Saturday, October 24, 2009

Blog Post #3 - The Vancouver Sun

This week's article is from the Vancouver Sun. I found this article while researching a news story for another class.

The article is about the continuing paramedics strike and what affect the strike will have on the 2010 Winter Olympics. The union's position is that the government has yet to provide an emergency services plan for the Olympics. The B.C. Ambulance Service claims there is a plan in place and the reason the union has not been involved in forming the plan is because of the strike.

Also, the BCAS claims that Olympic test events are a part of the essential service order established by the Labour Relations Board when the strike first started in April. The union disputes the claim, stating that the Olympics were never part of the essential service order. Also, the union is upset because of the BCAS' tactic to, instead of consulting with the union, go directly to the LRB and get them to force the paramedics to work outside of their contract.

What I like about this article is the simplicity of the language the writer uses. The story has good tone and good pace. Also, the article is balanced and interesting. What I hope to take away from this article is the skill the writer uses to take a complex issue and present it so that it is easy follow.

Saturday, October 17, 2009

Blog Post #2 - The Globe and Mail

The article I read this week was from the Globe and Mail.

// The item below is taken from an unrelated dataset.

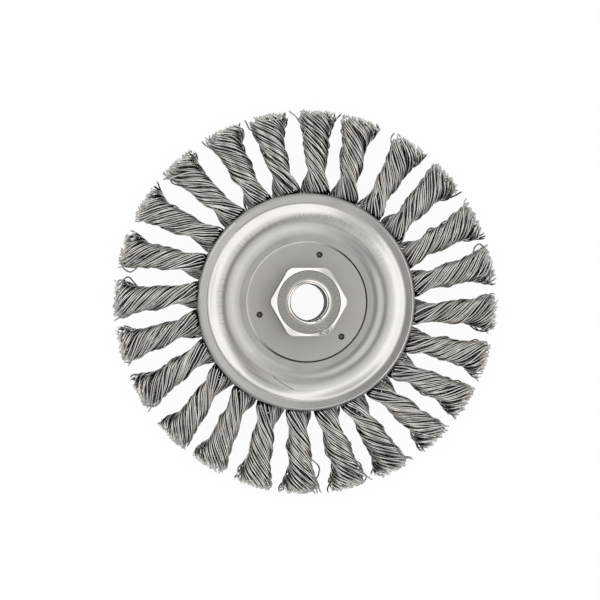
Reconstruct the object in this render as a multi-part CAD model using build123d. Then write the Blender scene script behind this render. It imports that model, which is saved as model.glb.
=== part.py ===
from build123d import *
from math import asin, cos, hypot, pi, radians, sin, sqrt, tan
import os

os.makedirs("parts", exist_ok=True)

# Wire wheel brush with twisted knots. Millimetres. Z is the arbor axis with the nut up, and the wheel lies
# on the rolled end of the nut at Z = 0.

# Brush
WHEEL_D = 125.0             # across the trimmed wire tips
KNOT_COUNT = 24
FIRST_KNOT = 10.6           # angle of knot 1 from +X, degrees

# Side plates, pressed from sheet as a mirrored pair
SHEET_T = 1.2
SEAT_MARGIN = 2.05          # flat seat outside the washer
SEAT_RUN = 4.6              # from the flat seat out to the top of the crown
SEAT_DROP = 0.6             # washer's seat below the crown
CROWN_R = 8.6
CROWN_RISE = 1.9            # crown above the rim
RIM_FILLET_R = 2.0          # hollow between the crown and the rim
RIM_FLAT = 2.04             # width of the rim
RIM_RISE = 0.13             # rim's outer edge above its inner one
RIM_EDGE_R = 1.0            # rounding of the rim's outer corner
RIM_GAP = 8.0               # between the two plates at the rim

# Hub washer
WASHER_D = 39.5
WASHER_T = 1.5
WASHER_EDGE_R = 0.5
DIMPLE_COUNT = 3
DIMPLE_D = 2.1
DIMPLE_BOTTOM_D = 0.9
DIMPLE_DEPTH = 1.0
DIMPLE_INSET = 3.85         # from the washer's edge to the dimples' centres
FIRST_DIMPLE = 75.0         # degrees from +X

# Arbor nut
NUT_AF = 22.0               # across the flats
CORNER_CUT = 0.45           # turned off each corner
FACE_INSET = 0.7            # chamfer's circle on the top face, inside the flats
NUT_CHAMFER = 30.0          # degrees from the top face
NUT_H = 12.0                # above the washer
THREAD_D = 14.0
THREAD_PITCH = 2.0
THREAD_CUT = 1.0825         # a nut's thread depth on the diameter, as a share of the pitch
MOUTH_OVER = 0.1            # chamfered mouth outside the thread
RELIEF_OVER = 0.7           # plain bore outside the thread
RELIEF_L = 7.5              # plain bore below the thread
SHANK_WALL = 1.3
LIP_REACH = 1.8             # rolled end that holds the back plate
LIP_T = 1.0
LIP_EDGE_R = 0.45
BORE_FIT = 0.05             # all round the shank

# Core
CORE_T = 2.0
CORE_REACH = 1.2            # core's edge outside the crown's circle
CORE_WEB = 2.05             # between a hole and the core's edge
HOLE_FIT = 0.2              # all round the wire bundle
LAY_FIT = 0.1               # between the folded bundle and the core's faces
SPACER_GAP = 1.65           # between the folded bundles and the spacers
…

The article is about the recent August election in Afghanistan and the possibility of a new election due to election fraud in the first. President Hamid Karzai and his main rival, Abdullah Abdullah, are not happy about the prospect of another election. There is talk the two men might form a coalition to avoid a second election, but neither side will confirm whether that would happen. The Election Complaint Commission has confirmed voter fraud and vote rigging. The fear is now that Karzai will not accept the results of the commission's findings.

Another problem is the logistical nightmare of setting up another election. Adding to the problem is the fear that voters who came out in the first election will stay away from the second election, as the Taliban had warned people not to vote and dealt violently with those who did.

The Globe and Mail, interviewed a lot of Afghans who, despite the threats of the Taliban, were keen to have another election if fraud was committed. Many said that security for voters was a big concern and that more international observers were needed to monitor the election. The article concludes that all presidential candidate were engaged in voter fraud and vote rigging to some extent and that Karzai is not personally responsible for rigging the election.

In the opening paragraph the reporter uses a dash. In my own writing, I don't know that I have ever used a dash, so I was not familiar with its use. I looked it up in The Canadian Press Stylebook to find out how to use it.

I noticed throughout the article that when making second references to people, the reporter used the title Mr. followed by the person's last name. I was taught when referring to a person a second time to refer to them by last name only. Also, the addition of the title was not used consistently through the article. I'm not sure why the title was being used and I could not find an explanation in The Canadian Press Stylebook.

Saturday, October 10, 2009

Blog Post #1 - The Economist

The article I read for this week is an opinion piece from The Economist. The title of the article is: The People's Republic at 60: China's place in the world.

The author begins by commenting on the military parade at the 60th anniversary of the founding of the People's Republic of China juxtaposed against the "peaceful rise" to power that the Chinese government claims.

The article continues, explaining that China's position on the world stage has never been greater. However, Chinese officials "habitually complain that the world has not accepted China's emergence," and that Americans and others are trapped in a "cold-war mentality".

Following this, the author writes about China's foreign policy and how it acts on the world stage. The author gives examples of both positive and negative actions China takes in its foreign policy.

The author concludes that China's show of force during the anniversary parade was not for the world, but for it's own people. "With no popular mandate, the government's legitimacy relies on its record in making China richer and stronger."

While this article is an opinion piece, I felt that it had several problems that made, what I thought would be a solid piece of journalism, a mediocre one.

The first thing that struck me is how the author switches the tone throughout the article. The author starts out with a confrontational tone, "For a country that pride's itself on its 'peaceful rise', it was an odd way to celebrate a birthday...What message was it meant to convey to an awestruck world?" A few paragraphs later, the author writes "None of this is to deny that China is playing a constructive-and vital-role on a number of international fronts," changing the tone. Finally, the article ends with another tone, "For those worried about where China's rise might lead, that the government is so insecure is not a comforting thought." The article starts by condemning the Chinese government, switches to praising it and then finally ends by pitying it. I find the changes in tone makes the article hard to follow.

Another issue in the article is language use. While, I know it is an opinion piece, the word usage of the author seems pretentious in places. For example, "lament these ascendant peaceniks" or "And those prey to it will have been reassured". In another paragraph, the author writes "aimed at getting it to ditch its nukes". Again, this is an opinion piece, however, the language the author uses here seems too informal.

One more issue I have with this article is this sentence: "One is the knee-jerk resort to hysterical propaganda and reprisals when a foreign country displeases it by critising its appalling treatment of political dissidents, or accepts a visit from the Dalai Lama or other objects of the Communist Party's venom." I believe the issue in this sentence is that the series presented is not in a parallel grammatical form, making it hard to read. This sentence typifies the problems of the article and makes it a less than effective piece of journalism.